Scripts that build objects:

::::

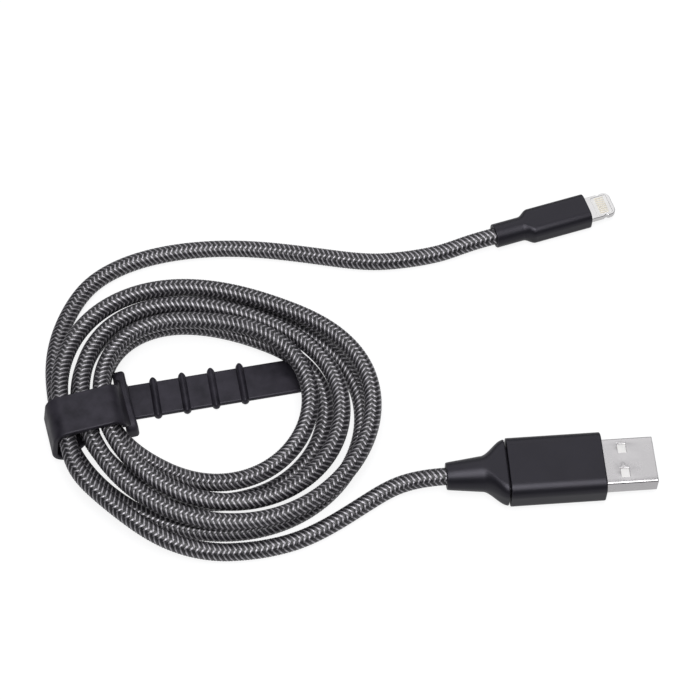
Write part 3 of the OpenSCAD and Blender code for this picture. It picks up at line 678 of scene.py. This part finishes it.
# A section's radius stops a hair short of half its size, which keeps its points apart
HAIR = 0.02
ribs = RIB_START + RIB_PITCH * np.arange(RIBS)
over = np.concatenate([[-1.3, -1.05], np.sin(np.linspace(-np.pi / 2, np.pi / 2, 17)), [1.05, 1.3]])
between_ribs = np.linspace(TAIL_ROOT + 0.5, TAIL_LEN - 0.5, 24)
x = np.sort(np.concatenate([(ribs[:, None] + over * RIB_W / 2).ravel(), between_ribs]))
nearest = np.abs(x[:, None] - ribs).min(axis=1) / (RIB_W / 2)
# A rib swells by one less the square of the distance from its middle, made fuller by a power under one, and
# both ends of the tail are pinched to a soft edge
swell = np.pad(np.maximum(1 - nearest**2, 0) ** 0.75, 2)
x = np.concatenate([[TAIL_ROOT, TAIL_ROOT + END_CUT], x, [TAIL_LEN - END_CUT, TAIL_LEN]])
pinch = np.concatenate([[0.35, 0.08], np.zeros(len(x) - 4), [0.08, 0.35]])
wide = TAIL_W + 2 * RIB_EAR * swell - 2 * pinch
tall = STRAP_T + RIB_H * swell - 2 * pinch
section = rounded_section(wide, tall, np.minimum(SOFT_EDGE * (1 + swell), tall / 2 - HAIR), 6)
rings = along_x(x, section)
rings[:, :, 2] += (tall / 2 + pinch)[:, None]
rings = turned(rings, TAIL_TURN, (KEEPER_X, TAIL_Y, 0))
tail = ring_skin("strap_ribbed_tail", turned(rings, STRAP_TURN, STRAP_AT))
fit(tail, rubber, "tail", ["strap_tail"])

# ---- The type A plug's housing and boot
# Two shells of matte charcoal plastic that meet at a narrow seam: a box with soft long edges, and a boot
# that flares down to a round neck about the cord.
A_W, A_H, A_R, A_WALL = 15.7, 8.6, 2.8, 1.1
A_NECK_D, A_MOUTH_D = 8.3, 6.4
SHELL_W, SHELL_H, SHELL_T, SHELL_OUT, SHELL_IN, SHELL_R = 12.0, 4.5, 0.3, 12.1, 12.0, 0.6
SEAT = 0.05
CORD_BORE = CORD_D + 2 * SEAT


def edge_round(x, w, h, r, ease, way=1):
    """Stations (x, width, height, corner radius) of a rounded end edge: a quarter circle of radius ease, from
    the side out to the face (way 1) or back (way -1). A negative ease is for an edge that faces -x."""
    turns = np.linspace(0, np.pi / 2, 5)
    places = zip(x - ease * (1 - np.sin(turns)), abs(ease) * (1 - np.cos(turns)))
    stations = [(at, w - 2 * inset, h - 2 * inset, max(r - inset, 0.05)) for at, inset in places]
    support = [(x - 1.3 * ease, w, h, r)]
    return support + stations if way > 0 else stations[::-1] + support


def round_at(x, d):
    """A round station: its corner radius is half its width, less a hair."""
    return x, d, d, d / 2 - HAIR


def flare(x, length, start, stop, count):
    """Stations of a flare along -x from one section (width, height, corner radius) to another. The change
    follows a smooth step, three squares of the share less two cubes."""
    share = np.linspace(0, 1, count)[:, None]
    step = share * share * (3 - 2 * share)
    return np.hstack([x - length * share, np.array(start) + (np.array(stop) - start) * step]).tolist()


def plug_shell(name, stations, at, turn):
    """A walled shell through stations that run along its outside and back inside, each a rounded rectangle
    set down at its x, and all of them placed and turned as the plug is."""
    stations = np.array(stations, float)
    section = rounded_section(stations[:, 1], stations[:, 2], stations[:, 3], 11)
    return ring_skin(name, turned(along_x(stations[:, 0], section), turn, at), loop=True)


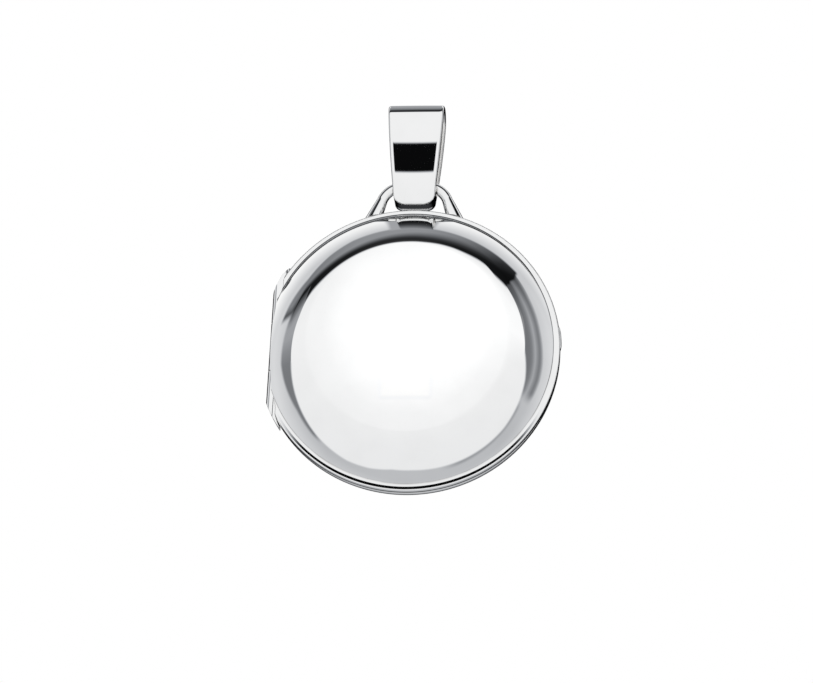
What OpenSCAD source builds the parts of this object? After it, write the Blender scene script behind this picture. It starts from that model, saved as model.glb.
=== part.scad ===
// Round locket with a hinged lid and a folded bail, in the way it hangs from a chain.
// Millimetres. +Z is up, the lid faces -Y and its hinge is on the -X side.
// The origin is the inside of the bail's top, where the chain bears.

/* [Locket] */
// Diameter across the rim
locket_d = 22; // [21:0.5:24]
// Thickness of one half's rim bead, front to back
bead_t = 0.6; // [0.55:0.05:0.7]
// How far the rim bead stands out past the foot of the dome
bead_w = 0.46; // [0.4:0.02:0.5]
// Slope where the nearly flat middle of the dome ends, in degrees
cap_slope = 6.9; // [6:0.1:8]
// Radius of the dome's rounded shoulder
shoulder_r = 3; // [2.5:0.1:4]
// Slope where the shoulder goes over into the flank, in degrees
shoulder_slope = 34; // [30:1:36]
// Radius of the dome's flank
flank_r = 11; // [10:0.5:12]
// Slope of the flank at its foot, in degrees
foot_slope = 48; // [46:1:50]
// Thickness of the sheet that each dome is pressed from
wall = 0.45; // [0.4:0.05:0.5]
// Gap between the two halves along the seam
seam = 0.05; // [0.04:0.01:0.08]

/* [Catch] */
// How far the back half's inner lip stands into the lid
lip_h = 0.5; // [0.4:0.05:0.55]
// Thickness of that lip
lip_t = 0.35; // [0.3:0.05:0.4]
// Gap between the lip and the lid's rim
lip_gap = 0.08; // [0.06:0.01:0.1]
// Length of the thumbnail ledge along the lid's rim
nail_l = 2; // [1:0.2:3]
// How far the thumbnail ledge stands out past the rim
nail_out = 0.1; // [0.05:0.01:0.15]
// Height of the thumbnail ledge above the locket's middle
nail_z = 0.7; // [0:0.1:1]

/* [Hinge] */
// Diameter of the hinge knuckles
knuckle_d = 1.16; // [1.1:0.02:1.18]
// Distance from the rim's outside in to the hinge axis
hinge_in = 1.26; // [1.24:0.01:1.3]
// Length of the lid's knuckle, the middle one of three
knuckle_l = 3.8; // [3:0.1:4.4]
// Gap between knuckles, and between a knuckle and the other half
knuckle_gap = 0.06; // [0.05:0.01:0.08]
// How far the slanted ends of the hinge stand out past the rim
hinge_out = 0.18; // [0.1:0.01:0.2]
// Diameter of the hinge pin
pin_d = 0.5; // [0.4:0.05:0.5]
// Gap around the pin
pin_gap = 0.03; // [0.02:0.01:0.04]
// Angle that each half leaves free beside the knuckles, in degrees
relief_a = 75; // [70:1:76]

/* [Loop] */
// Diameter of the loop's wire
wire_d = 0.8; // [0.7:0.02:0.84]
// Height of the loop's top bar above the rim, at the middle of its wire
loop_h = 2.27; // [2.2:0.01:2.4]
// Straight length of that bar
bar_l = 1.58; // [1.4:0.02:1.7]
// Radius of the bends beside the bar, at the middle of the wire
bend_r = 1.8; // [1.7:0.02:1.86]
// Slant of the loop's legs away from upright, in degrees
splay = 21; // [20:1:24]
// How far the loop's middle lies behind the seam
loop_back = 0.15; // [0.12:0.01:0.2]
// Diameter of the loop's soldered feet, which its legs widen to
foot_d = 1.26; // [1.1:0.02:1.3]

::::

#### Aim of the exercise
Set down all of the entries exactly, please.

#### Full solution
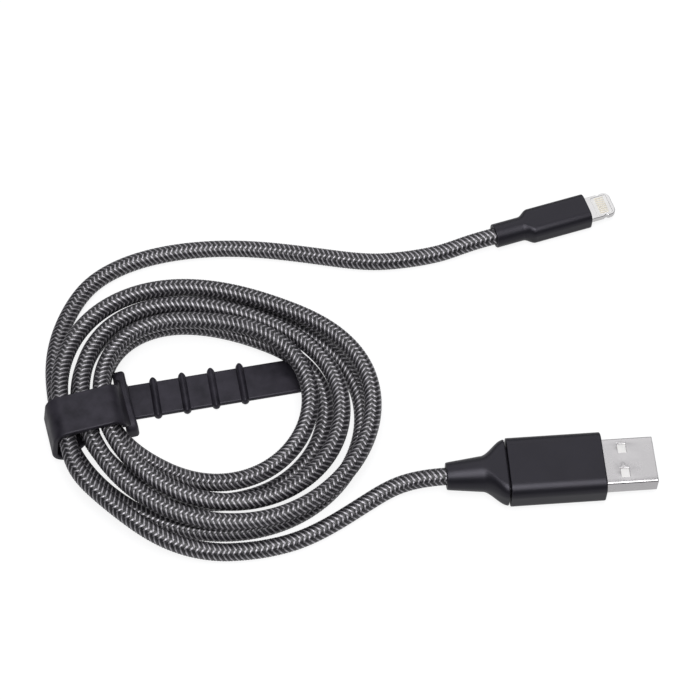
Write part 3 of the OpenSCAD and Blender code for this picture. It picks up at line 678 of scene.py. This part finishes it.
# A section's radius stops a hair short of half its size, which keeps its points apart
HAIR = 0.02
ribs = RIB_START + RIB_PITCH * np.arange(RIBS)
over = np.concatenate([[-1.3, -1.05], np.sin(np.linspace(-np.pi / 2, np.pi / 2, 17)), [1.05, 1.3]])
between_ribs = np.linspace(TAIL_ROOT + 0.5, TAIL_LEN - 0.5, 24)
x = np.sort(np.concatenate([(ribs[:, None] + over * RIB_W / 2).ravel(), between_ribs]))
nearest = np.abs(x[:, None] - ribs).min(axis=1) / (RIB_W / 2)
# A rib swells by one less the square of the distance from its middle, made fuller by a power under one, and
# both ends of the tail are pinched to a soft edge
swell = np.pad(np.maximum(1 - nearest**2, 0) ** 0.75, 2)
x = np.concatenate([[TAIL_ROOT, TAIL_ROOT + END_CUT], x, [TAIL_LEN - END_CUT, TAIL_LEN]])
pinch = np.concatenate([[0.35, 0.08], np.zeros(len(x) - 4), [0.08, 0.35]])
wide = TAIL_W + 2 * RIB_EAR * swell - 2 * pinch
tall = STRAP_T + RIB_H * swell - 2 * pinch
section = rounded_section(wide, tall, np.minimum(SOFT_EDGE * (1 + swell), tall / 2 - HAIR), 6)
rings = along_x(x, section)
rings[:, :, 2] += (tall / 2 + pinch)[:, None]
rings = turned(rings, TAIL_TURN, (KEEPER_X, TAIL_Y, 0))
tail = ring_skin("strap_ribbed_tail", turned(rings, STRAP_TURN, STRAP_AT))
fit(tail, rubber, "tail", ["strap_tail"])

# ---- The type A plug's housing and boot
# Two shells of matte charcoal plastic that meet at a narrow seam: a box with soft long edges, and a boot
# that flares down to a round neck about the cord.
A_W, A_H, A_R, A_WALL = 15.7, 8.6, 2.8, 1.1
A_NECK_D, A_MOUTH_D = 8.3, 6.4
SHELL_W, SHELL_H, SHELL_T, SHELL_OUT, SHELL_IN, SHELL_R = 12.0, 4.5, 0.3, 12.1, 12.0, 0.6
SEAT = 0.05
CORD_BORE = CORD_D + 2 * SEAT


def edge_round(x, w, h, r, ease, way=1):
    """Stations (x, width, height, corner radius) of a rounded end edge: a quarter circle of radius ease, from
    the side out to the face (way 1) or back (way -1). A negative ease is for an edge that faces -x."""
    turns = np.linspace(0, np.pi / 2, 5)
    places = zip(x - ease * (1 - np.sin(turns)), abs(ease) * (1 - np.cos(turns)))
    stations = [(at, w - 2 * inset, h - 2 * inset, max(r - inset, 0.05)) for at, inset in places]
    support = [(x - 1.3 * ease, w, h, r)]
    return support + stations if way > 0 else stations[::-1] + support


def round_at(x, d):
    """A round station: its corner radius is half its width, less a hair."""
    return x, d, d, d / 2 - HAIR


def flare(x, length, start, stop, count):
    """Stations of a flare along -x from one section (width, height, corner radius) to another. The change
    follows a smooth step, three squares of the share less two cubes."""
    share = np.linspace(0, 1, count)[:, None]
    step = share * share * (3 - 2 * share)
    return np.hstack([x - length * share, np.array(start) + (np.array(stop) - start) * step]).tolist()


def plug_shell(name, stations, at, turn):
    """A walled shell through stations that run along its outside and back inside, each a rounded rectangle
    set down at its x, and all of them placed and turned as the plug is."""
    stations = np.array(stations, float)
    section = rounded_section(stations[:, 1], stations[:, 2], stations[:, 3], 11)
    return ring_skin(name, turned(along_x(stations[:, 0], section), turn, at), loop=True)


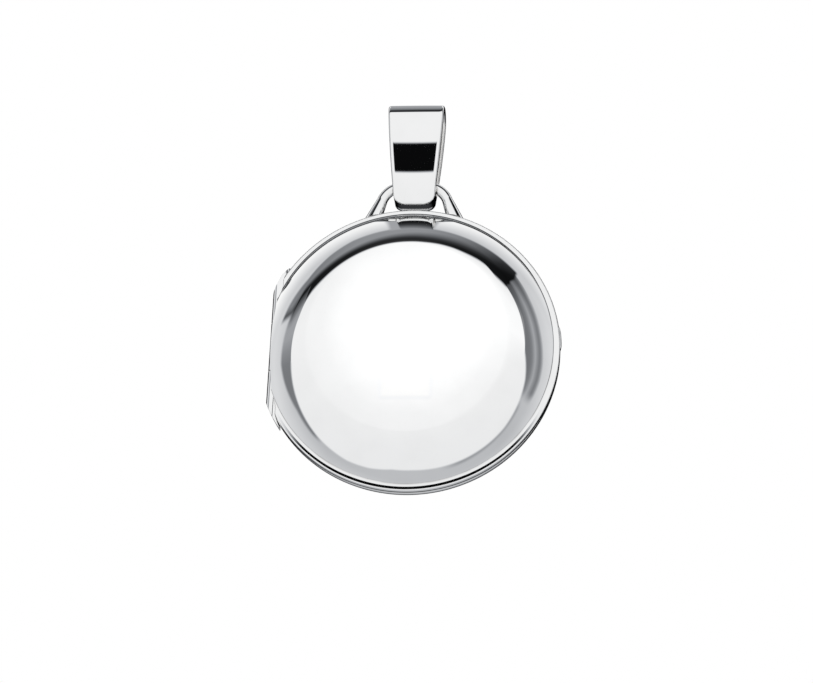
What OpenSCAD source builds the parts of this object? After it, write the Blender scene script behind this picture. It starts from that model, saved as model.glb.
=== part.scad ===
// Round locket with a hinged lid and a folded bail, in the way it hangs from a chain.
// Millimetres. +Z is up, the lid faces -Y and its hinge is on the -X side.
// The origin is the inside of the bail's top, where the chain bears.

/* [Locket] */
// Diameter across the rim
locket_d = 22; // [21:0.5:24]
// Thickness of one half's rim bead, front to back
bead_t = 0.6; // [0.55:0.05:0.7]
// How far the rim bead stands out past the foot of the dome
bead_w = 0.46; // [0.4:0.02:0.5]
// Slope where the nearly flat middle of the dome ends, in degrees
cap_slope = 6.9; // [6:0.1:8]
// Radius of the dome's rounded shoulder
shoulder_r = 3; // [2.5:0.1:4]
// Slope where the shoulder goes over into the flank, in degrees
shoulder_slope = 34; // [30:1:36]
// Radius of the dome's flank
flank_r = 11; // [10:0.5:12]
// Slope of the flank at its foot, in degrees
foot_slope = 48; // [46:1:50]
// Thickness of the sheet that each dome is pressed from
wall = 0.45; // [0.4:0.05:0.5]
// Gap between the two halves along the seam
seam = 0.05; // [0.04:0.01:0.08]

/* [Catch] */
// How far the back half's inner lip stands into the lid
lip_h = 0.5; // [0.4:0.05:0.55]
// Thickness of that lip
lip_t = 0.35; // [0.3:0.05:0.4]
// Gap between the lip and the lid's rim
lip_gap = 0.08; // [0.06:0.01:0.1]
// Length of the thumbnail ledge along the lid's rim
nail_l = 2; // [1:0.2:3]
// How far the thumbnail ledge stands out past the rim
nail_out = 0.1; // [0.05:0.01:0.15]
// Height of the thumbnail ledge above the locket's middle
nail_z = 0.7; // [0:0.1:1]

/* [Hinge] */
// Diameter of the hinge knuckles
knuckle_d = 1.16; // [1.1:0.02:1.18]
// Distance from the rim's outside in to the hinge axis
hinge_in = 1.26; // [1.24:0.01:1.3]
// Length of the lid's knuckle, the middle one of three
knuckle_l = 3.8; // [3:0.1:4.4]
// Gap between knuckles, and between a knuckle and the other half
knuckle_gap = 0.06; // [0.05:0.01:0.08]
// How far the slanted ends of the hinge stand out past the rim
hinge_out = 0.18; // [0.1:0.01:0.2]
// Diameter of the hinge pin
pin_d = 0.5; // [0.4:0.05:0.5]
// Gap around the pin
pin_gap = 0.03; // [0.02:0.01:0.04]
// Angle that each half leaves free beside the knuckles, in degrees
relief_a = 75; // [70:1:76]

/* [Loop] */
// Diameter of the loop's wire
wire_d = 0.8; // [0.7:0.02:0.84]
// Height of the loop's top bar above the rim, at the middle of its wire
loop_h = 2.27; // [2.2:0.01:2.4]
// Straight length of that bar
bar_l = 1.58; // [1.4:0.02:1.7]
// Radius of the bends beside the bar, at the middle of the wire
bend_r = 1.8; // [1.7:0.02:1.86]
// Slant of the loop's legs away from upright, in degrees
splay = 21; // [20:1:24]
// How far the loop's middle lies behind the seam
loop_back = 0.15; // [0.12:0.01:0.2]
// Diameter of the loop's soldered feet, which its legs widen to
foot_d = 1.26; // [1.1:0.02:1.3]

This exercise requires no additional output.